The Driver May be Found Liable in the Accident

Meanwhile, the driver of the Uber vehicle may still face charges. Yavapai County officials, who determined that Uber had no criminal liability, recently returned the case to Maricopa County for them to determine what, if any, charges may be brought against the woman who was distracted at the time of the crash.

The vehicle’s safety collision-avoidance system is designed to brake to avoid or mitigate an accident, but engineers disabled the autonomous braking for potential crashes to prevent erratic vehicle behavior. That means in this case, the car could not have stopped itself in time. Only the driver could have prevented the accident.

The police determined after the accident that it could have been avoided had the driver been watching the road.

The Driver and/or the State May be Found Liable in the Accident

Though this decision reflects a consistent pattern of how people, not car manufacturers, are typically believed to be responsible for accidents, the Uber incident brings up questions about whether this should continue to be the case where self-driving vehicles are involved. It may be unwise to expect drivers to remain completely attentive in vehicles that do the majority of the driving themselves.

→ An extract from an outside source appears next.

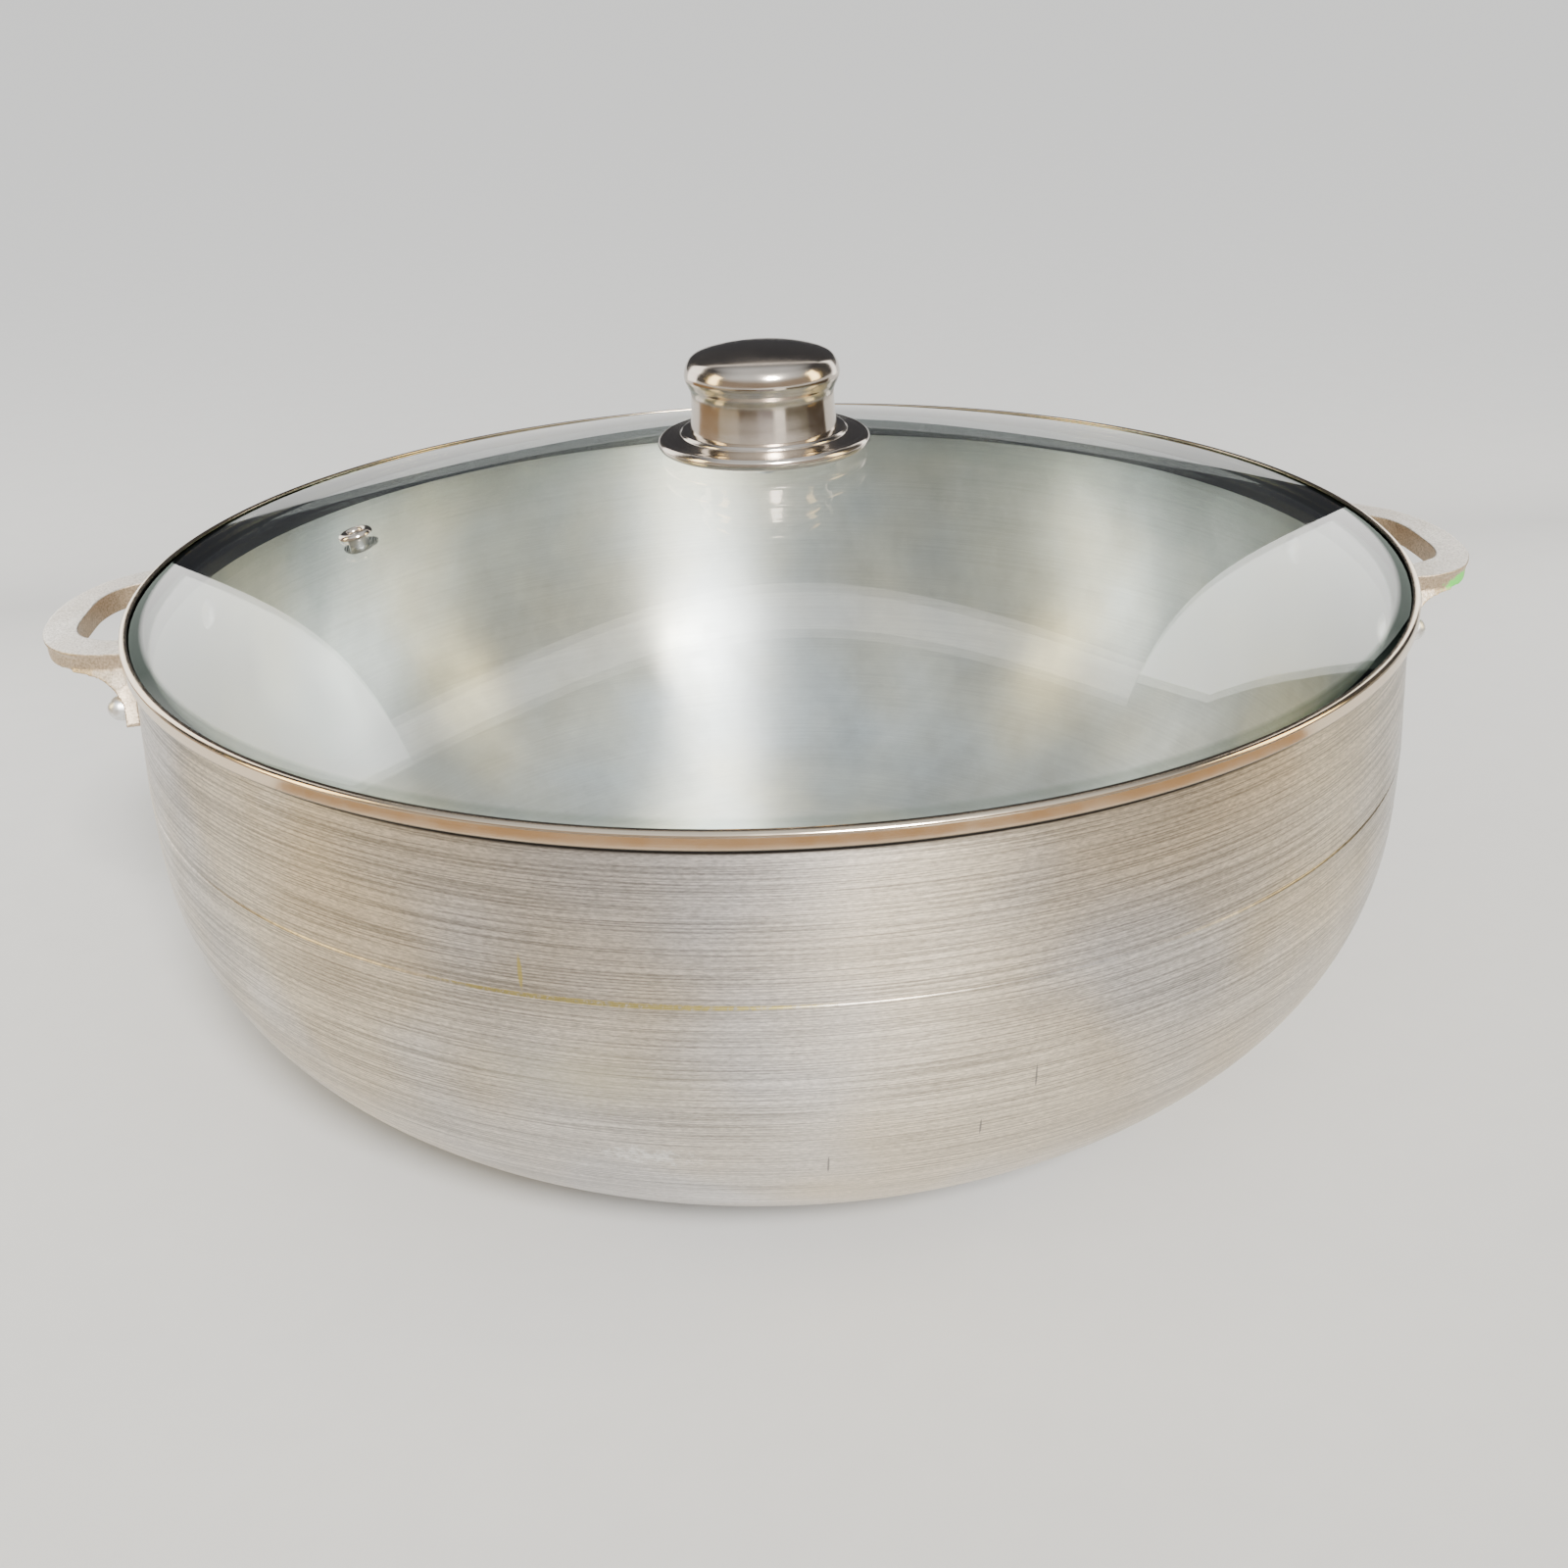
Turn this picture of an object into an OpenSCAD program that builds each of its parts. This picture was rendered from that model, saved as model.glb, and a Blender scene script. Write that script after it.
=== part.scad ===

Arizona Central recently reported that the family of the deceased woman recently filed another lawsuit against the city of Tempe and the state of Arizona, claiming that they were negligent in the fatal crash. The case is pending in the Superior Court of Phoenix, with plaintiffs asserting that the state allowed Uber and other companies to conduct experiments with autonomous vehicles on Arizona roadways and on Arizona citizens.